Follow it 0.2 mile, cross, and pick up the mostly gravel Old Coast Highway (a more pleasant but slightly longer alternative to US 101) for 2 miles, through forest logged not many years ago, to its junction with US 101. Follow the highway 0.2 mile, turn right onto Otter Point Road and walk 0.2 mile to an OCT trailhead. Head down the trail, take an immediate left at the fork, and continue 0.75 mile down to the beach (19.1 miles).

Continue south on the beach 3 miles to the north jetty at the Rogue River. Walk out to the road and follow Wedderburn Loop 1 mile to the Rogue River bridge, cross it, then take the first right (Harbor Way) and right again on South Jetty Road; follow it out past an RV park to get back to the beach (24.6 miles).

DETAILS: South of the hiker-biker camp at Humbug Mountain State Park, the next hiker-biker camp is at Harris Beach State Park, though there are some RV parks in Gold Beach where you might be able to pitch a tent in a pinch.
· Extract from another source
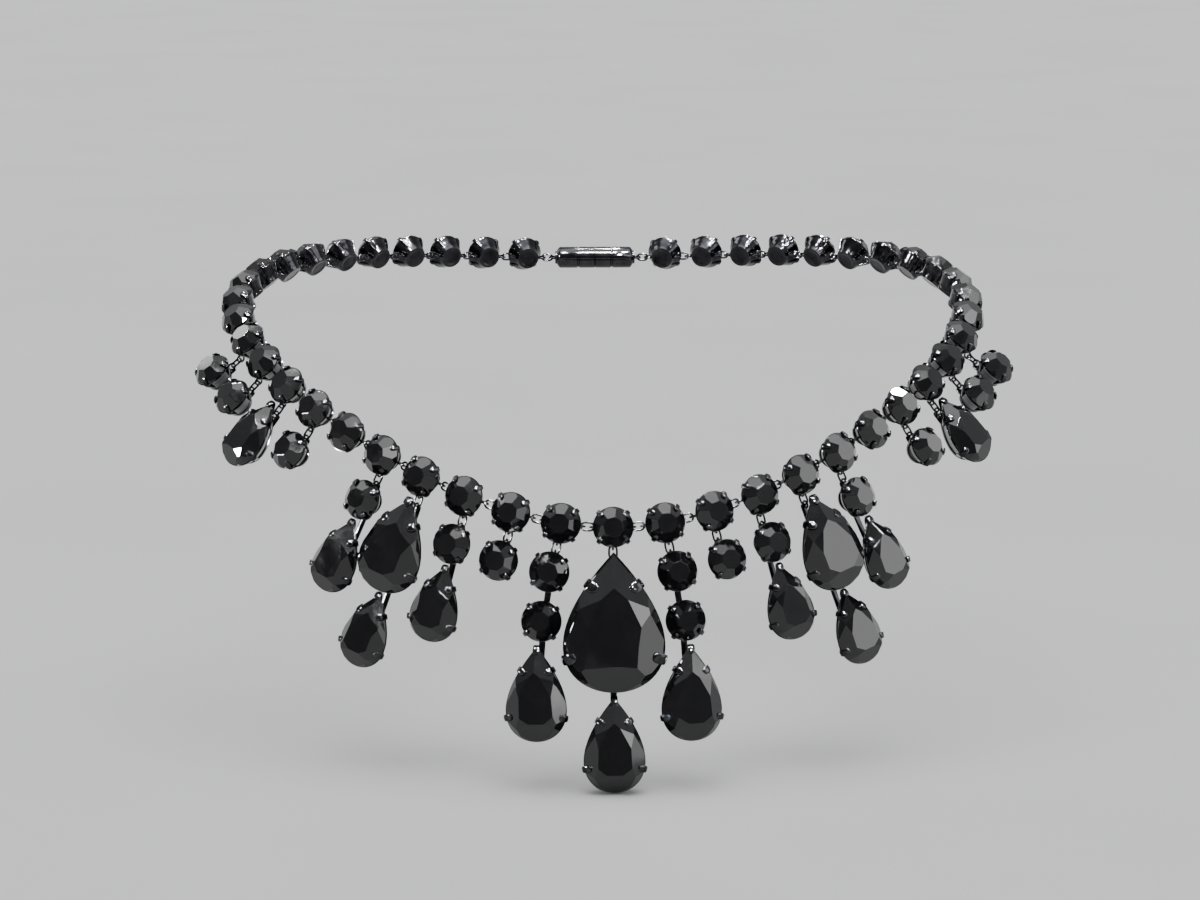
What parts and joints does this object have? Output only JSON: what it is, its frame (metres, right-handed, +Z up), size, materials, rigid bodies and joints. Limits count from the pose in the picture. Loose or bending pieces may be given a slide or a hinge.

There is plenty of lodging in Gold Beach, including a Motel 6 right at the end of the Rogue River Bridge (but not in Nesika Beach, as far as I know). You can buy groceries in Nesika Beach and Gold Beach.  If you do go into town in Gold Beach (such as to get camping fuel, as I did, or to treat yourself with a browse and a coffee at Gold Beach Books and Biscuit Coffeehouse), you can get back on the beach by continuing south on U.S. 101 to 5th Place and following it out to the beach. (Try walking west north of Fifth Place and you’ll be stopped by the airport.)